Uncanny Emily is on a roll toward heresy. She’s been hinting at it for days. Here she comes right out and says it. The progression began with liberating the individual self from family, society, church. All these actions are violent. That sort of violence that only Emily can perpetrate. A soft massacre of suns. She shatters the canon of received wisdom. What does it mean to live a good life? Obedience and faith to the god within. The temple of her body. Reading the scripture of her own writing.

Then here she takes one more step in the development of her heresy. She opens the doors of her religion to one other person. Here she allows that true faith may not be a meticulously sealed practice by one. But a belief that enfolds two. That is grace. The miracle of that mutual understanding, and acceptance of something so delicate as a shared belief. When both say, “yes.” Truly, it is a miracle when two say “yes” to the same thing. The ritual that consecrates this faith is a simple embrace, which is the recognition of the other as a like-minded pilgrim.

To fail at this embrace, to turn away, hesitate, or reject, is the real breach of faith. To fall short of this sweet heresy is the greatest sin of all. Or so says Emily.

Then you wonder why the spiritual landscape that Emily normally walks must be hers alone. She had to create it on her own, tailor-made for her spirit because her nature abhors the crowds and the imposition of beliefs that are not her own invention.  Her creativity is so powerful, it eclipses any contrived notion of spirit whose source lies outside her direct experience of herself.  Emily doesn’t need anyone to tell her the truth.  She knows it like her own droughtless wells.

So this move toward a church of two gives me pause.  Why is this necessary for her?  One possible answer lies here.  There is no country more dangerous than another person.  No possibility more uncertain.
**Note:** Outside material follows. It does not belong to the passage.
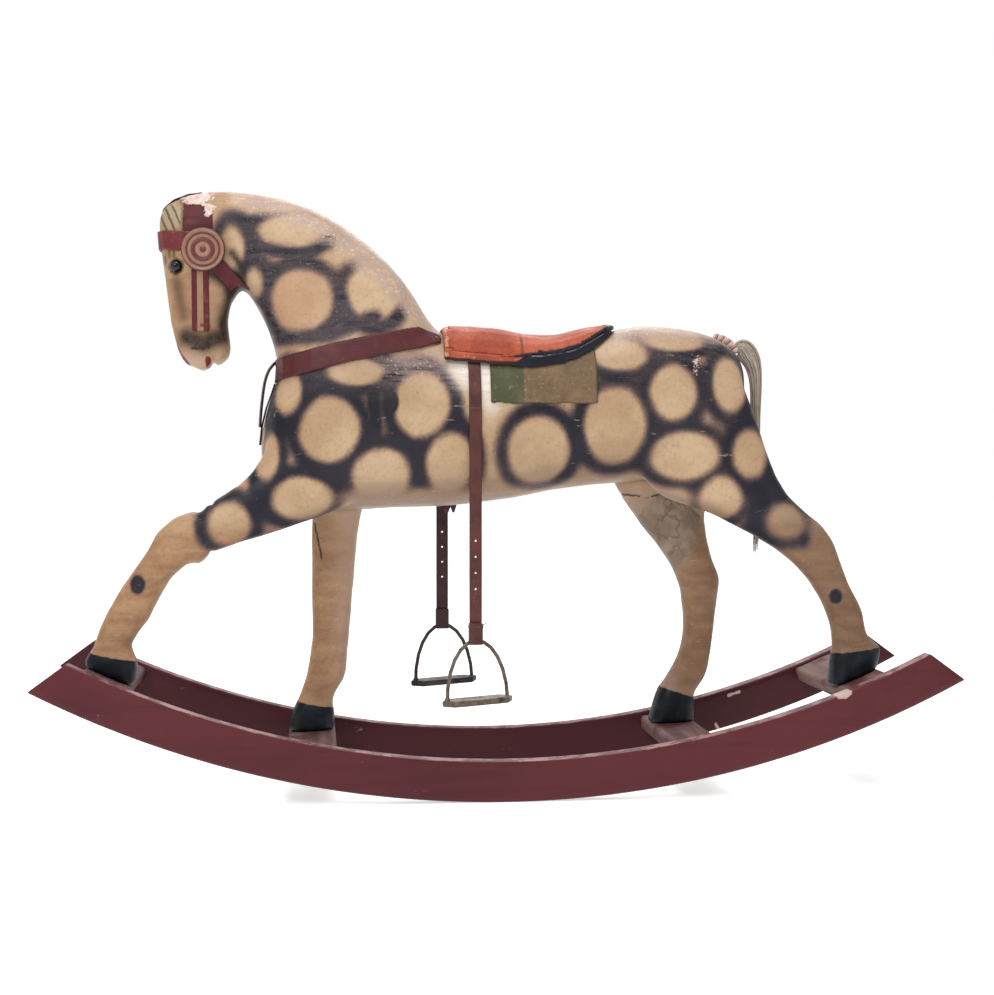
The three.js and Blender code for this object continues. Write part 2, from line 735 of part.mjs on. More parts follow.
addPiece("horse", makeHorse(), dappledPaint);
for (const [name, leg] of Object.entries(LEGS)) {
  addPiece(`slat_${name}`, makeSlat(leg), slatPaint);
}
addPiece("saddle_cloth", makeSaddleCloth(), felt);
addPiece("saddle_pad", makeSaddlePad(), padLeather);
addPiece("saddle_seat", makeSaddleSeat(), seatLeather);
addPiece("breast_strap", makeBreastStrap(), strapLeather);
addPiece("chest_thong", makeChestThong(), wornLeather);
addPiece("chest_tab", makeChestTab(), wornLeather);
addPiece("brow_band", makeBrowBand(), strapLeather);
addPiece("tail_binding", makeBinding(BINDING_RADIUS, 0).subtract(trunkGrown(GAP)), cord);
addPiece("tail_hair", makeTail(), hair);
for (const [hand, place] of Object.entries(STIRRUPS)) {
  const stirrup = makeStirrup(place);
  addPiece(`rocker_${hand}`, makeRocker(place.side), rockerPaint);
  addPiece(`rosette_${hand}`, makeRosette(place.side), rosettePaint);
  addPiece(`throat_lash_${hand}`, makeThroatLash(place.side), strapLeather);
  addPiece(`cheek_strap_${hand}`, makeCheekStrap(place.side), strapLeather);
  addPiece(`eye_${hand}`, makeEye(place.side, 0), glass);
  addPiece(`stirrup_strap_${hand}`, stirrup.strap, strapLeather);
  addPiece(`stirrup_loop_${hand}`, stirrup.loop, strapLeather);
  addPiece(`stirrup_iron_${hand}`, stirrup.iron, iron);
}

export default rockingHorse;
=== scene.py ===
# The worn rocking horse in the photograph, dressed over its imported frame. Metres, head towards -X.
import math
import random

import bmesh
import bpy
import numpy as np
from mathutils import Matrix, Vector
from mathutils.bvhtree import BVHTree


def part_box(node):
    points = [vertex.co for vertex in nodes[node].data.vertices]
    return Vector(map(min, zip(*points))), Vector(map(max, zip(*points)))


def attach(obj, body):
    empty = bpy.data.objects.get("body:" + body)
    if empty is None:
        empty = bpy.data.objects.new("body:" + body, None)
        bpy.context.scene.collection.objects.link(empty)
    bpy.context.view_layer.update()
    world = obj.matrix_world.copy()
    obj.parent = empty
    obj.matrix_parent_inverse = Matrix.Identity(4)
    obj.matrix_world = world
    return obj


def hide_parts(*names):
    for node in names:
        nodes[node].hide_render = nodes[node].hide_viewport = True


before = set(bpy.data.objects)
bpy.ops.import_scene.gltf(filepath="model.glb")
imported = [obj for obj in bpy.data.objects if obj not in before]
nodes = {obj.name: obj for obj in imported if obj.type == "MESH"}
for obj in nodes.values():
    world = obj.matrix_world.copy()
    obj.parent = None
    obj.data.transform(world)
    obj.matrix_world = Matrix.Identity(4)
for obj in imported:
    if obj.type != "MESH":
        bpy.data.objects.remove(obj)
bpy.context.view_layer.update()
MM = 0.001


# Camera, floor and light

def link(name, data):
    obj = bpy.data.objects.new(name, data)
    bpy.context.scene.collection.objects.link(obj)
    return obj


camera = link("camera", bpy.data.cameras.new("camera"))
camera.data.sensor_width = 36
camera.data.lens = 62.8
camera.location = (-0.246, -2.337, 0.441)
camera.rotation_euler = (math.pi / 2 - 0.0239, 0, -0.1048)
bpy.context.scene.camera = camera


def area_light(name, place, target, size, power):
    lamp = link(name, bpy.data.lights.new(name, "AREA"))
    lamp.data.shape = "DISK"
    lamp.data.size = size
    lamp.data.energy = power
    lamp.location = place
    lamp.rotation_euler = (Vector(target) - Vector(place)).to_track_quat("-Z", "Y").to_euler()


area_light("key_light", (-1.6, -2.6, 2.6), (0, 0, 0.4), 1.4, 54)
area_light("top_light", (-0.1, -0.5, 3.0), (0, 0, 0.5), 1.4, 42)
area_light("fill_light", (2.4, -2.0, 1.4), (0.1, 0, 0.4), 2.2, 8)
area_light("back_light", (0.3, 2.4, 2.6), (0, 0, 0.5), 2.0, 36)


def make_world():
    """A pale room, brightest towards the wall behind the horse."""
    world = bpy.data.worlds.new("studio")
    bpy.context.scene.world = world
    world.use_nodes = True
    tree = world.node_tree
    direction = tree.nodes.new("ShaderNodeTexCoord")
    parts = tree.nodes.new("ShaderNodeSeparateXYZ")
    glow = tree.nodes.new("ShaderNodeMapRange")
    glow.interpolation_type = "SMOOTHSTEP"
    for name, value in (("From Min", 0.3), ("From Max", 0.85), ("To Min", 0.44), ("To Max", 1.0)):
        glow.inputs[name].default_value = value
    tree.links.new(direction.outputs["Generated"], parts.inputs[0])
    tree.links.new(parts.outputs["Y"], glow.inputs["Value"])
    tree.nodes["Background"].inputs["Color"].default_value = (1, 1, 1, 1)
    tree.links.new(glow.outputs["Result"], tree.nodes["Background"].inputs["Strength"])


make_world()
bpy.context.scene.view_settings.view_transform = "Standard"


# Materials

SHADE = 0.78


def rgb(red, green, blue):
    """A display colour from 0 to 255 as linear values, a little deeper because the room is bright."""
    shares = (red / 255, green / 255, blue / 255)
    return (*(SHADE * (c / 12.92 if c <= 0.04045 else ((c + 0.055) / 1.055) ** 2.4) for c in shares), 1.0)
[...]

So if the purposive action of faith is to shape our lives in a manner consistent with God’s best hopes for us, then faith doesn’t fulfill its potential until it ignites a meaningful and mutual connection with another person.  This is the only way to move the gift of faith beyond the boundaries of the self-created world.  The only way to shape the world according to faith is to find it in another.

(I can’t help but hear the strains of that song:  “Wherever two or more are gathered in my name, there is love.”  It originated with Matthew of course, but then Peter, Paul and Mary had to make it into a wedding song.  Arrrgh!  I hate it when I can’t get corny songs out of my way.  Why does it have to be?  Why “two or more”?  Emily would say:  No two is enough.  More than two, you’ve a church, and then you’re on the road to perdition.)

To continue:  The movement of faith beyond the boundary of self is terrifying.  Because it might not work.  Other people may or may not have the same best hopes.  That’s why they call it a leap of faith.  It always flies blind.  If you know the outcome before the leap, then it doesn’t count as faith.  God’s best hope for us is that we’ll keep acting as though He is real, even without a safe guarantee. Safety is just a cover for complacency. The potential for failure keeps us awake and honest.

I can understand why Emily would prefer her own society over any other.  It’s so much cleaner and more orderly that way.  Yet here she is—brave Emily— calling for that effortless grace that enfolds two who believe the same thing.  She believes that is possible.  At least in poems.

All this talk of miracles as we move toward the Winter Solstice is interesting. Heading for a long night illuminated by a single light. Looking forward to it.